Angkatan laut Indonesia mengantisipasi perubahan besar ini dengan mengembangkan organisasi dan memperkuat armada lautnya. Armada tempur laut TNI AL dikembangkan dari dua armada menjadi tiga armada. Demikian juga dengan Pasmar (pasukan marinir). Termasuk sebaran pangkalan. Markas Armada Satu di Tanjung Pinang, Armada Dua di Surabaya dan Armada Tiga di Sorong. Markas Pasmar Satu di Jakarta, Pasmar Dua di Surabaya dan Pasmar Tiga di Sorong. Di Natuna sudah ada brigade komposit Gardapati gabungan interoperability tiga matra TNI. Sejumlah KRI dan pasukan marinir bersiaga permanen.
Program MEF yang dimulai sejak tahun 2010 sudah memberikan tambahan kekuatan kapal perang TNI AL dan alutsista marinir secara signifikan meski belum sampai pada kriteria minimal.
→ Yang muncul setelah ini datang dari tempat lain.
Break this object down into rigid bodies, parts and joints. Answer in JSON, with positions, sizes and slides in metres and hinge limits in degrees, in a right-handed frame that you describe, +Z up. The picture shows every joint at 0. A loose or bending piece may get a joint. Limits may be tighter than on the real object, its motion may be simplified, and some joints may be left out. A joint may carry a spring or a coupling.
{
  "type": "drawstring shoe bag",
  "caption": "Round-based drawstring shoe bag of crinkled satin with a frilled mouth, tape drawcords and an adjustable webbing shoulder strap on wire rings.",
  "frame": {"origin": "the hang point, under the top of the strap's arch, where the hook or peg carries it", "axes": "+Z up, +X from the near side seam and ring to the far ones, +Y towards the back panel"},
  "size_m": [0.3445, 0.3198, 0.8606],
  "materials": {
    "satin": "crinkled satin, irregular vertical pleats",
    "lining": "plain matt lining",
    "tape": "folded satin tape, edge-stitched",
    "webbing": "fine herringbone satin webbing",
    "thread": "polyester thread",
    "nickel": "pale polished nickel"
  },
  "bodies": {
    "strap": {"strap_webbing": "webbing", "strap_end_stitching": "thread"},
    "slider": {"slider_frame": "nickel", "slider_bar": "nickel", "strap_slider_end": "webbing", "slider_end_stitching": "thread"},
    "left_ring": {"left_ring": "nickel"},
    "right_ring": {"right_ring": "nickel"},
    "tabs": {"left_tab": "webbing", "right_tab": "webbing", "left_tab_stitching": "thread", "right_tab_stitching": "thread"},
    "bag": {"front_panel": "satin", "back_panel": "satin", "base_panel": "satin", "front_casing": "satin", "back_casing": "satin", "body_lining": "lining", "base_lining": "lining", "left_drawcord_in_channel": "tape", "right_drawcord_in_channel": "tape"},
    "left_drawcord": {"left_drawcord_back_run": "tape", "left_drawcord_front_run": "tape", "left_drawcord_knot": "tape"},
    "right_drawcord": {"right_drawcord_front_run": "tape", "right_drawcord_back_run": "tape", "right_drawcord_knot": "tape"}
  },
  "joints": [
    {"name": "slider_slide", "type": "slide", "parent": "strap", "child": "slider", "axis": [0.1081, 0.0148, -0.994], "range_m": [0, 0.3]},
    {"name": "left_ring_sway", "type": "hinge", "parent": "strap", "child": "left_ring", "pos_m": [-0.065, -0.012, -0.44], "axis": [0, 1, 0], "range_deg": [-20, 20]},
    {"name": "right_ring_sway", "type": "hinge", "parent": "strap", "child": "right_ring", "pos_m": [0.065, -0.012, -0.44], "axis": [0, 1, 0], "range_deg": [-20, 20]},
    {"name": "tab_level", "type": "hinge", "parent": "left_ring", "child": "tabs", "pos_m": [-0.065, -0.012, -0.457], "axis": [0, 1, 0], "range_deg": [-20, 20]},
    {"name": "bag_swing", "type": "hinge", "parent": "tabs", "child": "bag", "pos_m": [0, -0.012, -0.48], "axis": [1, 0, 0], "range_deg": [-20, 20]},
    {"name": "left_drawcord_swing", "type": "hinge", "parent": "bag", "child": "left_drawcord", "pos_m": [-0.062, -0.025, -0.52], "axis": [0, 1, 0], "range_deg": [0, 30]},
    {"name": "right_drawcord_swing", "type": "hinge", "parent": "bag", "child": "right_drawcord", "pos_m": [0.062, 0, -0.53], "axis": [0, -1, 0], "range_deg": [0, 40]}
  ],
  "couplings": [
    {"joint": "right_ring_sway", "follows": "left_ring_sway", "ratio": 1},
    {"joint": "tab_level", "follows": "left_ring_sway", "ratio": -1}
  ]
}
Selain penambahan kekuatan KRI striking force ada penambahan 9 kapal perang jenis landing ship tank (LST) dan 6 kapal perang landing platform dock (LPD) serta 3 kapal perang LPD rumah sakit. Juga ada tambahan 3 kapal perang BCM (bantu cair minyak). Semuanya adalah produksi dalam negeri. TNI AL memperoleh aset penting berupa kapal perang intelijen bawah air Rigel Class sebanyak 2 unit dari Perancis dan sedang menunggu kedatangan 2 kapal penghancur ranjau dari Jerman.
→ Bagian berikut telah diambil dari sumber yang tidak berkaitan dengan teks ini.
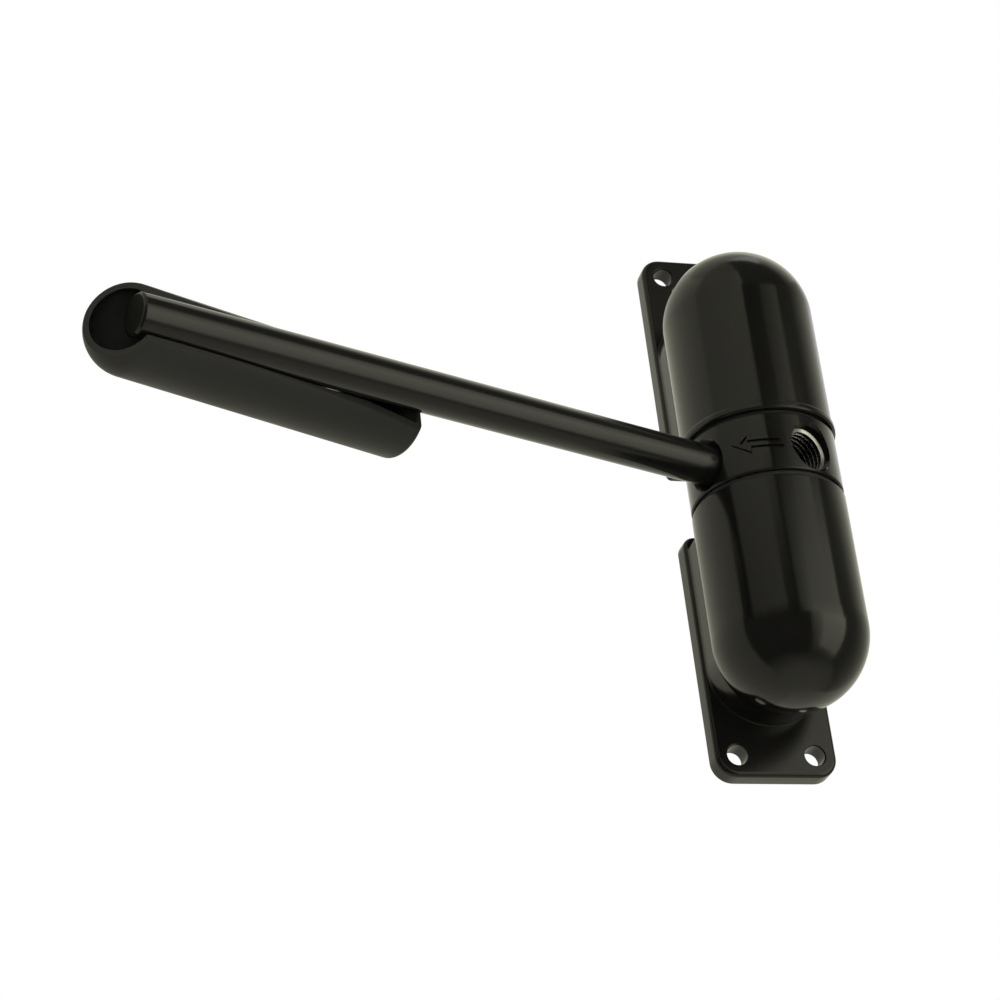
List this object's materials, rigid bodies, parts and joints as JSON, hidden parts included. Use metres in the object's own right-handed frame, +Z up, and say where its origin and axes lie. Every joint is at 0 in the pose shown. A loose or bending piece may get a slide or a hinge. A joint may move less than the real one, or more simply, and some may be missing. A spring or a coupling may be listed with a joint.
{
  "type": "spring door closer",
  "caption": "Surface spring door closer: a notched back plate carries a domed barrel with a turning hub, whose screwed-in arm runs in a round trough on the door.",
  "frame": {"origin": "middle of the back plate's back face, where it meets the wall or frame", "axes": "+Z up along the barrel's axis, +Y out of the plate's back face towards what it is screwed to, +X along the plate's width away from the arm"},
  "size_m": [0.1915, 0.0869, 0.147],
  "materials": {
    "enamel_plate": "gloss",
    "enamel_barrel": "gloss",
    "enamel_arm": "gloss",
    "enamel_trough": "satin",
    "steel_shaft": "satin",
    "steel_spring": "satin",
    "steel_screw": "satin",
    "iron_anchor": "matte",
    "bronze": "satin",
    "nylon": "matte",
    "rubber": "matte"
  },
  "bodies": {
    "base": {"base_plate": "enamel_plate", "upper_shell": "enamel_barrel", "lower_shell": "enamel_barrel", "upper_bush": "bronze", "lower_bush": "bronze", "upper_anchor": "iron_anchor", "lower_anchor": "iron_anchor", "upper_spring": "steel_spring", "lower_spring": "steel_spring", "upper_thrust_ring": "nylon", "lower_thrust_ring": "nylon", "upper_grease_seal": "rubber", "lower_grease_seal": "rubber", "upper_shell_screws": "steel_screw", "lower_shell_screws": "steel_screw"},
    "hub": {"hub": "enamel_barrel", "arm": "enamel_arm", "spindle": "steel_shaft", "cross_pin": "steel_shaft", "upper_clip": "steel_screw", "lower_clip": "steel_screw"},
    "trough": {"trough": "enamel_trough"}
  },
  "joints": [
    {"name": "hub_turn", "type": "hinge", "parent": "base", "child": "hub", "pos_m": [0, -0.024, -0.0035], "axis": [0, 0, 1], "range_deg": [-30, 160], "stiffness_Nm_per_rad": 1.5, "deforming": ["upper_spring", "lower_spring"]},
    {"name": "trough_slide", "type": "slide", "parent": "hub", "child": "trough", "axis": [-0.9409, -0.3387, 0], "range_m": [0, 0.03]}
  ]
}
Pasukan marinir memperkuat otot serbu pantainya dengan bertambahnya aset pemukul yaitu 54 tank amfibi BMP3F, 15 ranpur amfibi LVT7A1, 18 MLRS RM Grad/Vampire. Dalam waktu dekat pasukan hantu laut ini diprediksi akan mendapatkan enam puluhan kendaraan amfibi dari AS dan Turki. Statemen KSAL baru-baru ini menyebut kapal perang pesanan TNI AL yang sedang proses produksi ada 5 di PT PAL, ada 3 di Bekasi, ada 2 di Lampung, ada 5 di Batam, ada 2 di Banten. Beliau ingin menunjukkan merata dan berkibarnya industri galangan kapal di tanah air sekaligus ingin menyampaikan semakin mekarnya kekuatan angkatan laut Indonesia. Mekar untuk menuju MEF.